-- Information shown start --

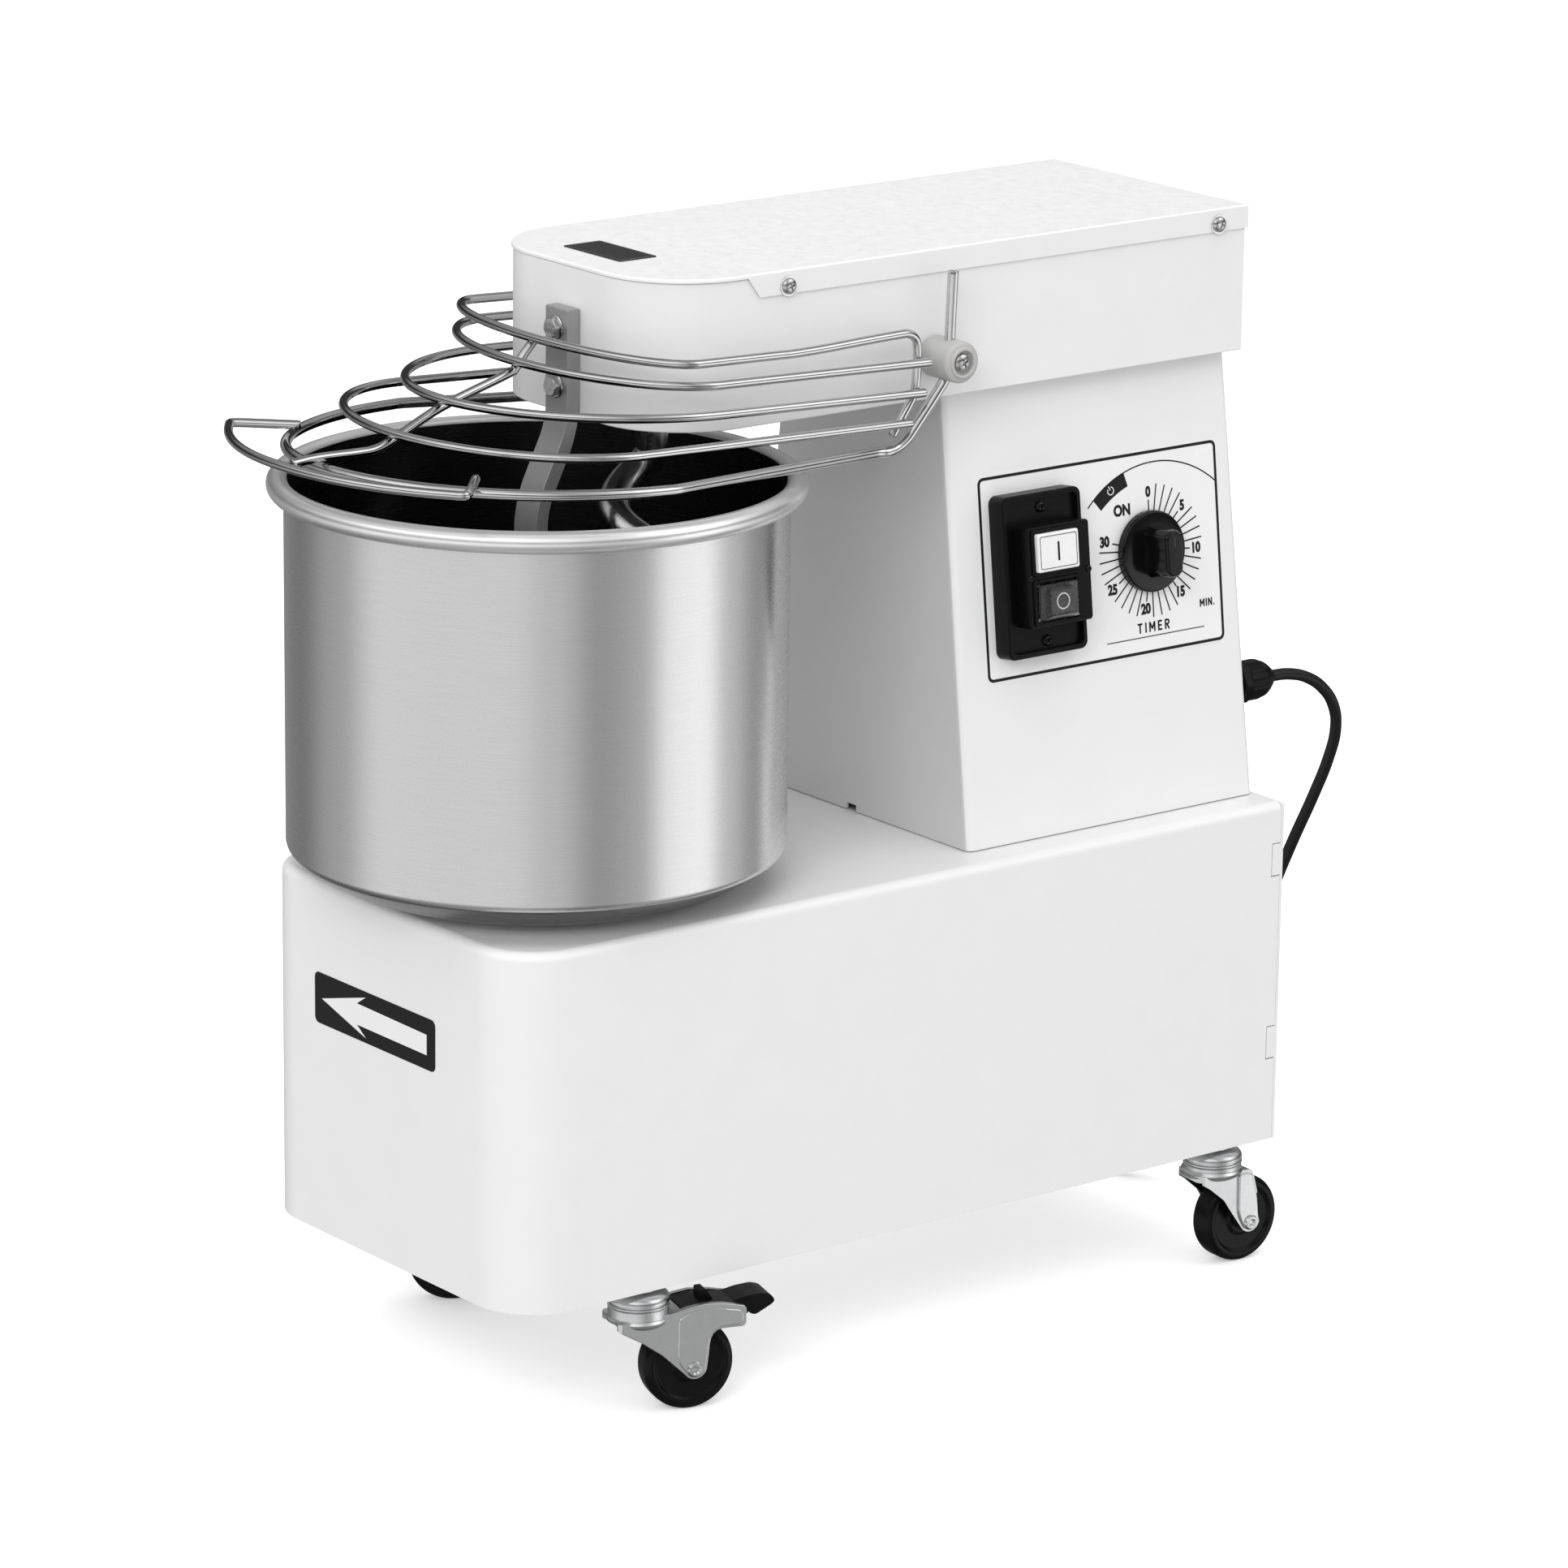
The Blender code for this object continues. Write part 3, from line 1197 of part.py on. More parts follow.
def mains_cable():
    wire("mains_cable", smooth_path(CABLE_ROUTE, 0.013), CABLE, black_plastic())
    wire("mains_cable_tail", smooth_path(TAIL_ROUTE, 0.010), CABLE, black_plastic())
    low = COIL_RADIUS - COIL_HALF
    high = COIL_RADIUS + COIL_HALF
    top = 2 * COIL_HALF + GAP
    profile = [(low, top), (high, top), (high, GAP), (low, GAP)]
    coil = turned("mains_cable_coil", profile, black_plastic(), steps=32, closed=True)
    coil.location = (COIL_X, COIL_Y, 0.0)


def mains_plug():
    """Two-pin earthed plug lying on its side, its pins towards +X."""
    profile = [(0.0, 0.0), (0.0050, 0.0), (0.0060, -0.0160), (0.0120, -0.0200), (PLUG_RADIUS, -0.0270)]
    profile += [(PLUG_RADIUS, -0.0400), (0.0, -0.0400)]
    frame = empty("plug_axis", (PLUG_BACK, PLUG_Y, PLUG_RADIUS + GAP), (0.0, -pi / 2, 0.0))
    plug = turned("mains_plug", profile, black_plastic(), frame, steps=24)
    for number, side in enumerate((-1, 1)):
        ends = ((0.0, side * 0.0095, -0.0380), (0.0, side * 0.0095, -0.0580))
        join(plug, rod(f"plug_pin_{number}", 0.0024, *ends, None, frame, sides=12))
    return plug


# ------------------------------------------------------------------ assembly


def main():
    clear_scene()
    base_housing()
    base_floor_plate()
    base_rear_cover()
    column_housing()
    head_housing()
    head_lid()
    breaker_bar()
    for name, level in zip(("breaker_bolt_upper", "breaker_bolt_lower"), BOLT_HEIGHTS):
        breaker_bolt(name, level)
    bowl()
    bowl_shaft()
    under = BASE_TOP - SHEET - GAP
    bearing_housing("bowl_bearing_housing", BOWL_Y, 0.0129, 0.050, 0.026, (under, under - 0.006, 0.1900))
    spiral_hook()
    over = HEAD_BOTTOM + SHEET + GAP
    bearing_housing("spiral_bearing_housing", SPIRAL_Y, 0.0089, 0.032, 0.022, (over, over + 0.006, 0.5300))
    sprocket("bowl_sprocket", BOWL_TEETH, BOWL_SHAFT_RADIUS, BOWL_Y, LOWER_CHAIN_Z)
    sprocket("drive_sprocket_lower", LOWER_DRIVE_TEETH, DRIVE_SHAFT_RADIUS, DRIVE_Y, LOWER_CHAIN_Z)
    sprocket("drive_sprocket_upper", UPPER_DRIVE_TEETH, DRIVE_SHAFT_RADIUS, DRIVE_Y, UPPER_CHAIN_Z)
    sprocket("spiral_sprocket", SPIRAL_TEETH, SPIRAL_BAR, SPIRAL_Y, UPPER_CHAIN_Z)
    chain("lower_chain", BOWL_Y, DRIVE_Y, BOWL_TEETH, LOWER_DRIVE_TEETH, LOWER_CHAIN_Z)
    chain("upper_chain", SPIRAL_Y, DRIVE_Y, SPIRAL_TEETH, UPPER_DRIVE_TEETH, UPPER_CHAIN_Z)
    drive_shaft()
    gearbox()
    motor()
    guard()
    guard_microswitch()
    control_panel()
    castors()
    cable_gland()
    mains_cable()
    mains_plug()


main()
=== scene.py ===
"""Looks of the spiral dough mixer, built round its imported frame.

Metres, +Z up, floor at z = 0, the bowl at the -Y end and the control panel on the +X side.
"""

import math
from math import cos, pi, radians, sin

import bmesh
import bpy
from mathutils import Matrix, Vector


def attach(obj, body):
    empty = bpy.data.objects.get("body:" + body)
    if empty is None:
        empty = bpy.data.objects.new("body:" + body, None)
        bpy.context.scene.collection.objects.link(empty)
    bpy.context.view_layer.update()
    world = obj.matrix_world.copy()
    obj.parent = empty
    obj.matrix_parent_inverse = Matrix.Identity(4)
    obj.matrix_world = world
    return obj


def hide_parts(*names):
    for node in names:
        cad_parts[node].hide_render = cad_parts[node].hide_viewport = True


GAP = 0.0003
WELD = 0.000001
TEXT_WELD = 0.0000005

# Levels of a label's two faces above the surface that it's on, and of its print's
FILM = (0.00006, 0.00030)
PRINT = (0.00028, 0.00042)

# Base, head, lid and column
BASE_HALF = 0.1178
BASE_FRONT = -0.2353
BASE_REAR = 0.2760
BASE_BOTTOM = 0.069
BASE_TOP = 0.2607
BASE_CORNER = 0.035
SHEET = 0.002
TAB_HEIGHTS = (0.2287, 0.1247)
TAB_LENGTH = 0.019
TAB_DEPTH = 0.006
HEAD_HALF = 0.0795
HEAD_FRONT = -0.1212
HEAD_REAR = 0.2685
HEAD_BOTTOM = 0.5049
HEAD_CORNER = 0.0484
LID_HALF = 0.0808
LID_REAR = 0.2697
LID_TOP = 0.5842
LID_SKIRT = 0.0125
LID_SKIRT_FRONT = -0.0660
LID_SKIRT_SLOPE = 0.0105
COLUMN_FOOT_HALF = 0.0965
COLUMN_TOP_HALF = 0.0676
COLUMN_FRONT = 0.0721
COLUMN_FOOT_REAR = 0.2716
COLUMN_TOP_REAR = 0.2671
COLUMN_EDGE = 0.004
COLUMN_LEAN = math.atan2(COLUMN_FOOT_HALF - COLUMN_TOP_HALF, HEAD_BOTTOM - BASE_TOP)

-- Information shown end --

What the task requires: Only the lines from the one containing "guard_microswitch()" through the one containing "PRINT = (0.00028, 0.00042)" are to be extracted, exactly as they appear, with both ends included.

Solved problem:
    guard_microswitch()
    control_panel()
    castors()
    cable_gland()
    mains_cable()
    mains_plug()


main()
=== scene.py ===
"""Looks of the spiral dough mixer, built round its imported frame.

Metres, +Z up, floor at z = 0, the bowl at the -Y end and the control panel on the +X side.
"""

import math
from math import cos, pi, radians, sin

import bmesh
import bpy
from mathutils import Matrix, Vector


def attach(obj, body):
    empty = bpy.data.objects.get("body:" + body)
    if empty is None:
        empty = bpy.data.objects.new("body:" + body, None)
        bpy.context.scene.collection.objects.link(empty)
    bpy.context.view_layer.update()
    world = obj.matrix_world.copy()
    obj.parent = empty
    obj.matrix_parent_inverse = Matrix.Identity(4)
    obj.matrix_world = world
    return obj


def hide_parts(*names):
    for node in names:
        cad_parts[node].hide_render = cad_parts[node].hide_viewport = True


GAP = 0.0003
WELD = 0.000001
TEXT_WELD = 0.0000005

# Levels of a label's two faces above the surface that it's on, and of its print's
FILM = (0.00006, 0.00030)
PRINT = (0.00028, 0.00042)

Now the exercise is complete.